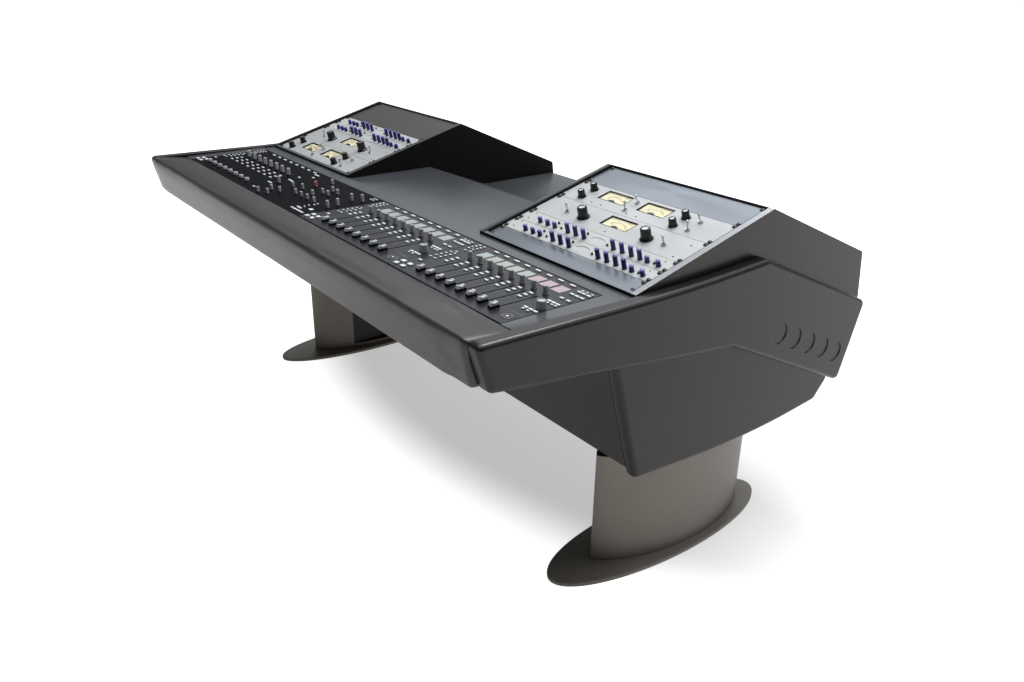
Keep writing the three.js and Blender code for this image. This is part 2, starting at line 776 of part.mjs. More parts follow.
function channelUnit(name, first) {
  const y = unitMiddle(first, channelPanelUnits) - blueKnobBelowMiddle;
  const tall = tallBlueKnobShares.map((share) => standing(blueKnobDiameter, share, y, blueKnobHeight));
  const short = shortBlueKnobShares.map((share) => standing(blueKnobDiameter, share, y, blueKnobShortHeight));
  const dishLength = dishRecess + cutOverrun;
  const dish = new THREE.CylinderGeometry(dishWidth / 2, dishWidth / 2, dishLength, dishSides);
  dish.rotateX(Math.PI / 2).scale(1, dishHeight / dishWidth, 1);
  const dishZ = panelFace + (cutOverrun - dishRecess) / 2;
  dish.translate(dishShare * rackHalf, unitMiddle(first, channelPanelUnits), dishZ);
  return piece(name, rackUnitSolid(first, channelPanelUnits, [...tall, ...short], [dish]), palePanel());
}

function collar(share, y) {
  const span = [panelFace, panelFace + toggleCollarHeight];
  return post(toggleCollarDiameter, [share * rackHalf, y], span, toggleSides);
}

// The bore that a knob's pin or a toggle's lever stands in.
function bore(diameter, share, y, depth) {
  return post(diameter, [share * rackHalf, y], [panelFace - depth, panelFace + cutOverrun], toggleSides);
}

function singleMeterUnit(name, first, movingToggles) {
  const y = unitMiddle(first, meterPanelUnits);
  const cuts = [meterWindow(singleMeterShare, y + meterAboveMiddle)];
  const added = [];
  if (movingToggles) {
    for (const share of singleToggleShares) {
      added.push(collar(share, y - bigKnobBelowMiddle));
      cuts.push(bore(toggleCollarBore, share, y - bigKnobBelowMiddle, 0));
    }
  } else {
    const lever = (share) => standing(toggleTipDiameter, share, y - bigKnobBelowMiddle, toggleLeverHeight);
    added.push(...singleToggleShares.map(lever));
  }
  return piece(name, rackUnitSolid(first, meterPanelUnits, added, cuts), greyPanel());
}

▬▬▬

» **GIVEN EXERCISE**
Copy out the data shown above without altering anything.

» **EXERCISE ANSWER**
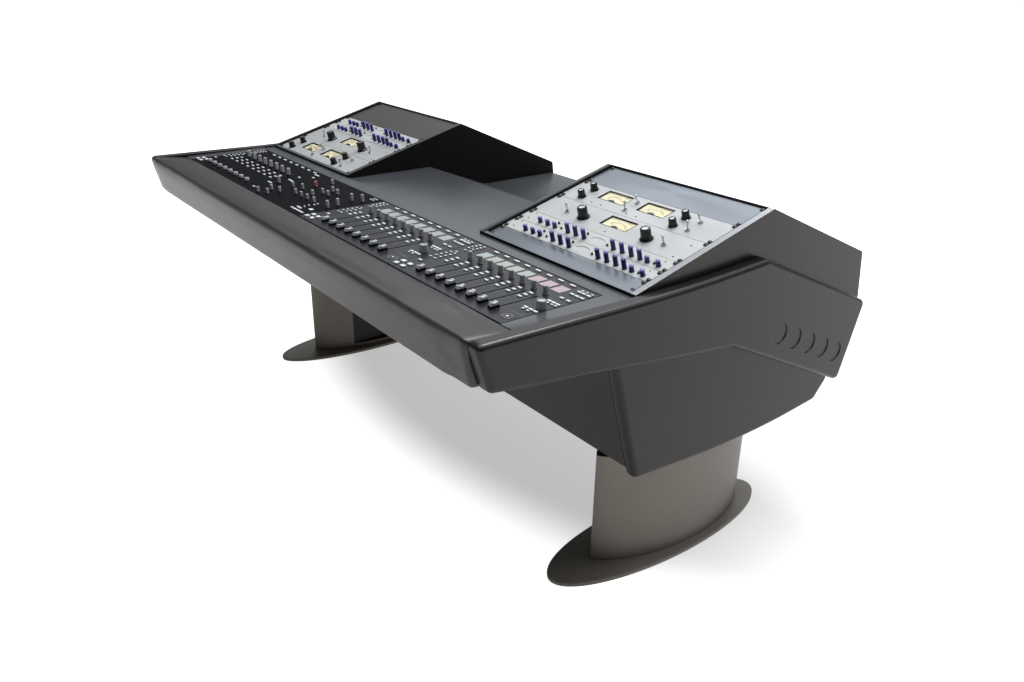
Keep writing the three.js and Blender code for this image. This is part 2, starting at line 776 of part.mjs. More parts follow.
function channelUnit(name, first) {
  const y = unitMiddle(first, channelPanelUnits) - blueKnobBelowMiddle;
  const tall = tallBlueKnobShares.map((share) => standing(blueKnobDiameter, share, y, blueKnobHeight));
  const short = shortBlueKnobShares.map((share) => standing(blueKnobDiameter, share, y, blueKnobShortHeight));
  const dishLength = dishRecess + cutOverrun;
  const dish = new THREE.CylinderGeometry(dishWidth / 2, dishWidth / 2, dishLength, dishSides);
  dish.rotateX(Math.PI / 2).scale(1, dishHeight / dishWidth, 1);
  const dishZ = panelFace + (cutOverrun - dishRecess) / 2;
  dish.translate(dishShare * rackHalf, unitMiddle(first, channelPanelUnits), dishZ);
  return piece(name, rackUnitSolid(first, channelPanelUnits, [...tall, ...short], [dish]), palePanel());
}

function collar(share, y) {
  const span = [panelFace, panelFace + toggleCollarHeight];
  return post(toggleCollarDiameter, [share * rackHalf, y], span, toggleSides);
}

// The bore that a knob's pin or a toggle's lever stands in.
function bore(diameter, share, y, depth) {
  return post(diameter, [share * rackHalf, y], [panelFace - depth, panelFace + cutOverrun], toggleSides);
}

function singleMeterUnit(name, first, movingToggles) {
  const y = unitMiddle(first, meterPanelUnits);
  const cuts = [meterWindow(singleMeterShare, y + meterAboveMiddle)];
  const added = [];
  if (movingToggles) {
    for (const share of singleToggleShares) {
      added.push(collar(share, y - bigKnobBelowMiddle));
      cuts.push(bore(toggleCollarBore, share, y - bigKnobBelowMiddle, 0));
    }
  } else {
    const lever = (share) => standing(toggleTipDiameter, share, y - bigKnobBelowMiddle, toggleLeverHeight);
    added.push(...singleToggleShares.map(lever));
  }
  return piece(name, rackUnitSolid(first, meterPanelUnits, added, cuts), greyPanel());
}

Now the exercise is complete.